[START Excerpted records]

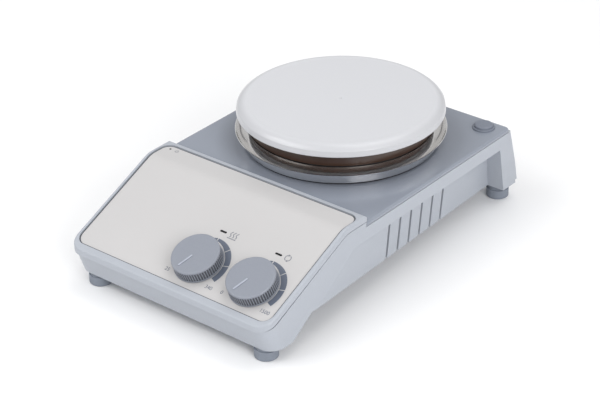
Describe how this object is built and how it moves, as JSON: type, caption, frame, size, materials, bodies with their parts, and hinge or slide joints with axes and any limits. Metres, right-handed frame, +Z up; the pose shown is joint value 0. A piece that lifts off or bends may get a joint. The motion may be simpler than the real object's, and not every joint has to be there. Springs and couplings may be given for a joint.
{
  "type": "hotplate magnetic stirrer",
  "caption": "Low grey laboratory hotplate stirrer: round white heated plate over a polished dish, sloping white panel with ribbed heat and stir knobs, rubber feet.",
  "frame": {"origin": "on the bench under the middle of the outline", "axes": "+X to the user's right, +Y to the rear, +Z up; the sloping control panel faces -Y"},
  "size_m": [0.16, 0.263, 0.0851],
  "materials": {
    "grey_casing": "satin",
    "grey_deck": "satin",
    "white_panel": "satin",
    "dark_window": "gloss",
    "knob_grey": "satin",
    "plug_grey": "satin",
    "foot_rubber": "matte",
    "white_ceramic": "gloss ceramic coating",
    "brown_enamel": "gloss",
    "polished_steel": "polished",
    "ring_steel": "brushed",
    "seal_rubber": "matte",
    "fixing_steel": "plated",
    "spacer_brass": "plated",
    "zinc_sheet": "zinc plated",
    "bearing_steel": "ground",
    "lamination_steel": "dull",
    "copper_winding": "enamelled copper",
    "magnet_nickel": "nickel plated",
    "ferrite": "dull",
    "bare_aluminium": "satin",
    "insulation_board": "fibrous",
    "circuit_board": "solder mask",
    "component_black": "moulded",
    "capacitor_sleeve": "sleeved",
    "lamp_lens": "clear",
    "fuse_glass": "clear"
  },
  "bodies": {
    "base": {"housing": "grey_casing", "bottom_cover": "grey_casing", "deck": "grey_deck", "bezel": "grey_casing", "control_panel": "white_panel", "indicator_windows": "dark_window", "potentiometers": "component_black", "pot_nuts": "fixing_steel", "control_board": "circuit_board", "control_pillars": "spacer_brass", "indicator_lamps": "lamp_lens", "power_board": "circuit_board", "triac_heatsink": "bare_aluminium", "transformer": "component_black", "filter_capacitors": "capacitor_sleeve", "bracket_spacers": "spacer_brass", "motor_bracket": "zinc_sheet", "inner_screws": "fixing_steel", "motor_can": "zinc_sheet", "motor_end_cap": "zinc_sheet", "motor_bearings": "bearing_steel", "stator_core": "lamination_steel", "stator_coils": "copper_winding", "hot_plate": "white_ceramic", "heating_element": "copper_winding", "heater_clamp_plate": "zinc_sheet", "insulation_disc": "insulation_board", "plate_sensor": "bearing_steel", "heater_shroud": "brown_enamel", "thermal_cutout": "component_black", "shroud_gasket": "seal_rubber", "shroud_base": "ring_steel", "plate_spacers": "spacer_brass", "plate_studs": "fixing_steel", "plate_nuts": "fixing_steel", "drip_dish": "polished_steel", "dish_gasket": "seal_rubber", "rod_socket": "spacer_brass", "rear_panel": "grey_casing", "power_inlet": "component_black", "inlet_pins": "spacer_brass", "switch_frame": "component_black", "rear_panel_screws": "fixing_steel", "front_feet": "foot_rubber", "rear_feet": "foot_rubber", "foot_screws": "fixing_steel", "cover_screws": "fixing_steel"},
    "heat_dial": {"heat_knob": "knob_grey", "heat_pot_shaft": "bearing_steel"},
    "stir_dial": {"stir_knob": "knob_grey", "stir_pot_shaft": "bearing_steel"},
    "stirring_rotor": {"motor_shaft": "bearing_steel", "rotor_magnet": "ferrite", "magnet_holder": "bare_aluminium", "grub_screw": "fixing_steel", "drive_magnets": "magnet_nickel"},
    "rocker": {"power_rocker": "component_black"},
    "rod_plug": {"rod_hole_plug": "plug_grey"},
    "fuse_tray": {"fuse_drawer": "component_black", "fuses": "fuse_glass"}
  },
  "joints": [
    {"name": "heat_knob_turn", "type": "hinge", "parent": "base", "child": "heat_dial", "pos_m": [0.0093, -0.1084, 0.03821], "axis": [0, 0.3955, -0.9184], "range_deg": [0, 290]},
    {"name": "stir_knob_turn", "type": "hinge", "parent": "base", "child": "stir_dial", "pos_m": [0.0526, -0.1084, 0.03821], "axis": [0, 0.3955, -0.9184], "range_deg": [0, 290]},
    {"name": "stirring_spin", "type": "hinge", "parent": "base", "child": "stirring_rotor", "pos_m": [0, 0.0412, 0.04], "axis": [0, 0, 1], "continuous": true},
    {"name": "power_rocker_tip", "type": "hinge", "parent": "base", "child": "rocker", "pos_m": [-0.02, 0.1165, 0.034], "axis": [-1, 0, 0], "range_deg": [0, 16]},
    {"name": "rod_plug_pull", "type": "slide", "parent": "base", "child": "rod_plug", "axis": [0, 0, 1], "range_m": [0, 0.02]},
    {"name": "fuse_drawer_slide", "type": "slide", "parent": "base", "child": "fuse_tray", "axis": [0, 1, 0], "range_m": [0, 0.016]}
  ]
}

[END Excerpted records]
[START Excerpted records]

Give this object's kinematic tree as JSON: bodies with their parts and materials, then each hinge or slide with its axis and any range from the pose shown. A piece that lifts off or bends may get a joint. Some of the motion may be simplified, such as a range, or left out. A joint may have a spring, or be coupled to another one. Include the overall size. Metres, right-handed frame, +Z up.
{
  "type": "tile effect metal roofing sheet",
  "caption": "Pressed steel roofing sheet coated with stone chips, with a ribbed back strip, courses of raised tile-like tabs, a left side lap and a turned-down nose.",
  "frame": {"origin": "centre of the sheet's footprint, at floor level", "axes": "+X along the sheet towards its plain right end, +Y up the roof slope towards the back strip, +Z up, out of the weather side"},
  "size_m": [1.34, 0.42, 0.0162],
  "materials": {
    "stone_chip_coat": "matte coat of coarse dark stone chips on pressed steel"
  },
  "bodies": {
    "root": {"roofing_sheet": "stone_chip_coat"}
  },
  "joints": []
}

[END Excerpted records]
[START Excerpted records]

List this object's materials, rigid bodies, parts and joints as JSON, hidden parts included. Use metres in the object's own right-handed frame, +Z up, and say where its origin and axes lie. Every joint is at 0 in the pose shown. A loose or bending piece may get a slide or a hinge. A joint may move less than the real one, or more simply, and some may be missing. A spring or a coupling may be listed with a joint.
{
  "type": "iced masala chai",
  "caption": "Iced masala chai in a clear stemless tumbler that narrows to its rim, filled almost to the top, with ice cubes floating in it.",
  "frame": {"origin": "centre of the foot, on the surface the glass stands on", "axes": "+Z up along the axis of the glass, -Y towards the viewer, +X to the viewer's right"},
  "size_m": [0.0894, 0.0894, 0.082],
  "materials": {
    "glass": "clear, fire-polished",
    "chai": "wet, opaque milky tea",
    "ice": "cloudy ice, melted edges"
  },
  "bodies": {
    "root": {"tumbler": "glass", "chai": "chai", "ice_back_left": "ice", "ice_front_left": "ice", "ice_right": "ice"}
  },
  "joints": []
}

[END Excerpted records]

* Directive
Find how many lines of the material carry the string "axes". Only the number should be in the answer.

* Response below
5